This week, Archbishop LeGatt takes a moment to reflect on the protests and riots currently taking place in the US, in response to the senseless and tragic murder by a police officer of George Floyd last weekend in Minneapolis. It may be tempting for some Canadians of privilege, sheltered from the realities of racism, to respond to these events with a self-righteous attitude, thinking that we Canadians are somehow beyond racism. But racism remains a very real reality here in Canada, one which we must face honestly, humbly, and with conviction. The painful experiences, especially those of Indigenous and Black Canadians, as survivors of so many types of systemic racism in Canada, come to mind when reflecting on how racism has existed, and remains in Canada.
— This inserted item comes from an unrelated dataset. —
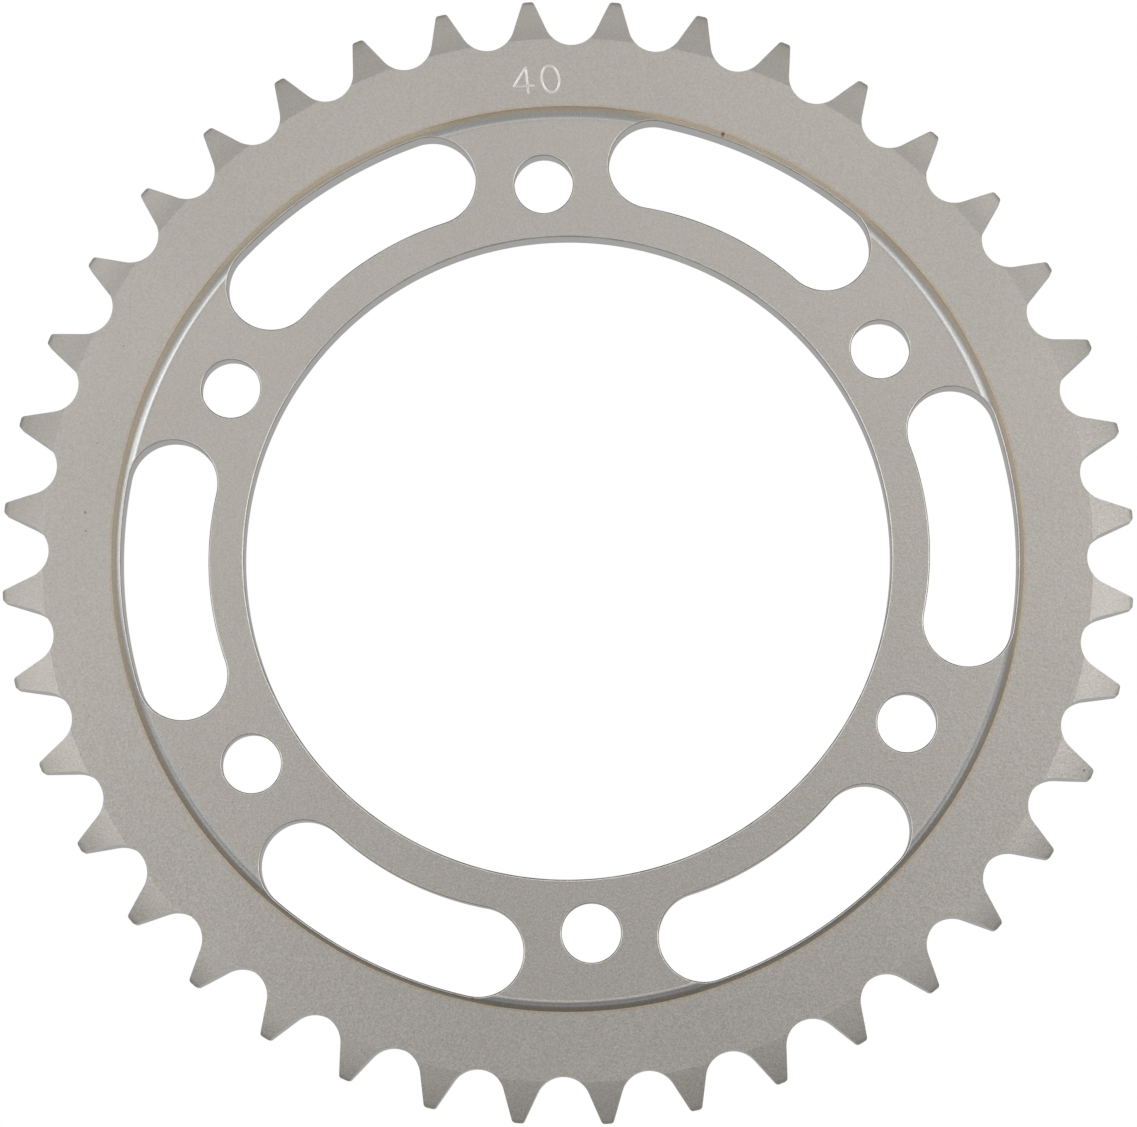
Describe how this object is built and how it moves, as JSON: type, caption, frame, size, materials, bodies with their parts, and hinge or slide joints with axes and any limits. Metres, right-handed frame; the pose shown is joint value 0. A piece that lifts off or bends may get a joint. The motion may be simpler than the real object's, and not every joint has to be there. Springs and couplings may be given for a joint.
{
  "type": "rear sprocket",
  "caption": "One-piece steel motorcycle rear sprocket with a turned recess, central bore, stud holes and curved lightening slots.",
  "frame": {"origin": "centre of the bore on the flat back face, which seats on the wheel's sprocket carrier", "axes": "+Z along the wheel axis out of the recessed front face, +Y through the centre of one stud hole, X and Y in the plane of the back face"},
  "size_m": [0.2098, 0.2098, 0.0087],
  "materials": {
    "steel": "bead-blasted and thinly plated, satin warm grey"
  },
  "bodies": {
    "root": {"sprocket": "steel"}
  },
  "joints": []
}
How are we, Christians, to respond? By being willing to honestly and humbly recognize ways in which we also may, at times, be agents of racism, sometimes consciously, but often unconsciously. Are we willing to hear our sisters or brothers of different racial, ethnic, or cultural backgrounds, when they bring to light ways in which we may have unknowingly acted in a way that promoted racial inequality? Are we willing to have real conversations about these pressing issues? Are we willing to take a moment of honest introspection and self examination to see if there are ways in which racism has been unconsciously and insidiously engrained in our ways of thinking or acting?
For Archbishop Albert, for any improvement to come about in the fight against racism, it must start individually: we can recognize that these are significant, systemic issues, but we must first strive to treat each person we encounter, each day of our lives, with the fullest of love and respect, as sisters and brothers in Christ.
During this pandemic, let us examine our lives, to emerge stronger, better, holier people, and press on together as a society towards the ideals of peace, love, and hope to which Jesus our Lord calls us every day.